Fox News, which has become markedly pro-Trump in its coverage, quickly broke with the president and said it had “no evidence of any kind” that he’d been wiretapped.

“Fox News cannot confirm Judge Napolitano’s commentary. Fox News knows of any evidence of any kind that the now-President of the United States was surveilled at any time, any way,” one of its anchors, Shepard Smith, said. “Full stop.”

The comments from the GCHQ came early Friday morning, less than a day after a surreal press conference in which Spicer said Trump “stands by” the wiretapping claim even though no White House has been able to provide even a shred of evidence to substantiate it.

This paragraph from the New York Times gives a good sense of the flavor of Spicer’s rambling defense of Trump’s explosive, and false, claim.

Indeed, the White House even added a new assertion on Thursday during a fiercely combative and sometimes surreal briefing by the press secretary, Sean Spicer, who berated reporters and read from news accounts that either did not back up the president’s claims or had been refuted by intelligence officials.

The sharp denial from the GHCQ — an organization which has helped the American NSA work to intercept email and phone communications between terror suspects around the globe — also comes just a day after the heads of the Senate Intelligence Committee flatly said Trump’s wiretapping claims were bogus.

“Based on the information available to us, we see no indications that Trump Tower was the subject of surveillance by any element of the United States government either before or after Election Day 2016," the panel’s chair, Republican Sen.
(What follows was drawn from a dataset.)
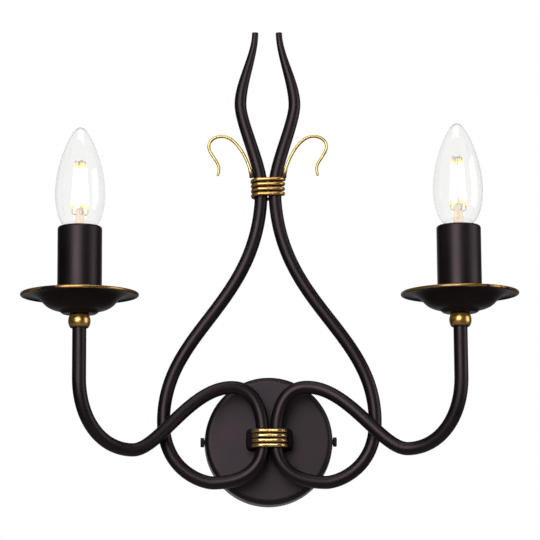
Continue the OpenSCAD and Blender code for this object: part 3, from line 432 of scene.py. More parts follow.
class Finish(Nodes):
    """A material, with its tree of nodes and its main shader."""

    def __init__(self, name):
        self.material = bpy.data.materials.new(name)
        super().__init__(self.material)
        self.shader = self.tree.nodes["Principled BSDF"]
        self.place = self.add("TexCoord").outputs["Object"]

    def noise(self, scale, detail=4.0, stretch=(1, 1, 1), roughness=0.55):
        """Soft random patches, about 1 / scale metres across, stretched along the axes."""
        moved = self.add("Mapping", Vector=self.place, Scale=stretch).outputs["Vector"]
        node = self.add("TexNoise", Vector=moved, Scale=scale, Detail=detail, Roughness=roughness)
        return node.outputs["Fac"]

    def mix(self, share, a, b):
        """Colour a, turning into colour b as the share goes from 0 to 1."""
        node = self.add("Mix", {"data_type": "RGBA"})
        sockets = [s for s in node.inputs if s.enabled]
        for socket, value in zip(sockets, (share, a, b)):
            self.fill(socket, value)
        return next(s for s in node.outputs if s.enabled)

    def attribute(self, name):
        """A value stored on the mesh's points."""
        return self.add("Attribute", {"attribute_name": name}).outputs["Fac"]

    def bump(self, height, depth, strength=1.0):
        """Small relief of the given depth in metres; the last bump added lies on top."""
        node = self.add("Bump", Height=height, Distance=depth, Strength=strength)
        if self.shader.inputs["Normal"].is_linked:
            below = self.shader.inputs["Normal"].links[0].from_socket
            self.tree.links.new(below, node.inputs["Normal"])
        self.fill(self.shader.inputs["Normal"], node.outputs["Normal"])

    def surface(self, **inputs):
        """Fills the shader's own inputs, again with underscores for spaces."""
        for key, value in inputs.items():
            self.fill(self.shader.inputs[key.replace("_", " ")], value)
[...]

Richard Burr, and ranking member, Democratic Sen. Mark Warner, said in a joint statement.

Trump had already been largely alone in trying to defend the allegation, which had been angrily denied by Obama and former aides like James Clapper, who was the nation’s top spy during the previous administration.

On Wednesday, House Intelligence Committee Chair Devin Nunes — a devoted Trump ally and defender — flatly said that “clearly the president was wrong” if you take his tweets about Obama’s wiretapping “literally.”
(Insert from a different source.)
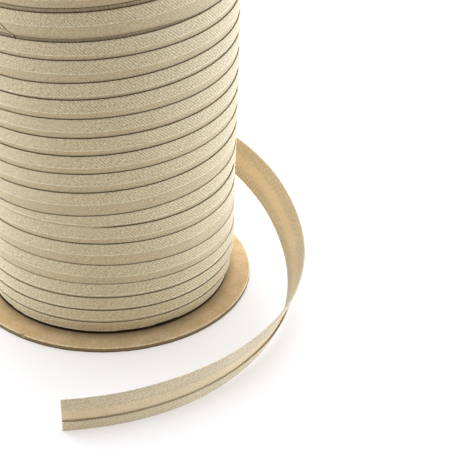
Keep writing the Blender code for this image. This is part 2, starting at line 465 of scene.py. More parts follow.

“I don’t think there was an actual tap of Trump Tower,” Nunes said.

There is one person, and so far only one person, who still adamant that those taps took place: Trump himself.

The president won’t back down, no matter how many people say he’s lying

The new president has a decades-long record of refusing to back down in public battles or acknowledge that he had uttered falsehoods or outright lies. He’s sticking with that practice now despite the fact that it has caused him weeks of bad press and distracted from his ambitious efforts to slash the federal budget or pass an unpopular health care reform plan.

Pressed to substantiate the claim during an interview with Fox News host Tucker Carlson, the president said this:

Well, I've been reading about things. I read in, I think it was January 20, a New York Times article where they were talking about wiretapping. There was an article, I think they used that exact term. I read other things. I watched your friend Bret Baier the day previous where he was talking about certain very complex sets of things happening, and wiretapping. I said, “Wait a minute; there's a lot of wiretapping being talked about.” I've been seeing a lot of things.

Trump also told Carlson he had secret evidence, evidently not seen by the lawmakers charged with overseeing the nation’s spy agencies, that would somehow back up an allegation now denied by all Republicans of any stature and, privately, FBI Director James Comey.

In the interview, the president said he would “be submitting things before the committee very soon that hasn’t been submitted as of yet” and that “you’re going to find some very interesting items coming to the forefront over the next two weeks.”

Trump has made promises like that before — think back to his baseless claim years ago, during the height of Trump’s birther lie, to have investigators in Hawaii looking for dirt on Obama — only to quietly back away and try to let the charges disappear.

That worked when he a reality-show star. That largely worked during the campaign. But he’s now the president, and it’s not at all clear that it will work. This may be one lie that Trump has to own.